# Can my friend use my car to drive uber?



## ryanlogic (May 25, 2015)

Can my friend use my car to drive uber? 

Essentially I want to know if my friend can sign up for uber with my car... Does he need his own insurance,does the car have to be registered in his name, etc? 

Anyone know about this?


----------



## Kingo9 (May 20, 2015)

They can as long as he/she is named on your insurance.


----------



## ryanlogic (May 25, 2015)

So does he sign up separately and just upload my insurance and registration documents?


----------



## ryanlogic (May 25, 2015)

His plan is to either buy my car, or buy a different car at some point, but I'm wondering if for now he could drive uber with my car while I'm working overseas, giving me a cut of his earnings for the car payment.


----------



## Kingo9 (May 20, 2015)

Add him to your insurance.
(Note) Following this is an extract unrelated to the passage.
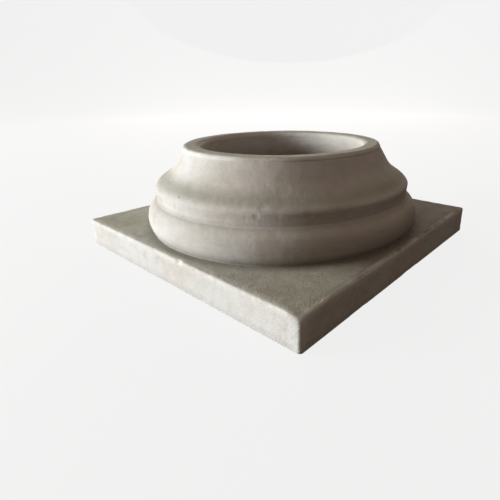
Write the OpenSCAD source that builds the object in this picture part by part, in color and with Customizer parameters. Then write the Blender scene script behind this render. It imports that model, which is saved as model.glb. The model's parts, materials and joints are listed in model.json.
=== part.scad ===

Then he can apply. This venture likely won't be worth it to either of you though.


----------



## ryanlogic (May 25, 2015)

I'm leaving the country for a while, and he has a full time job. He just wants to use my car while I'm gone and we thought driving for uber to cover the car payment could be a win win situation. 

I'd hate to sell it back to the dealership for what I owe... And I'd hate to make payments on a car I wasn't using.


----------



## KGB7 (Apr 23, 2015)

You better of selling your car to your friend. It will save your friendship in the long run.

But dont let him Uber in your car.


----------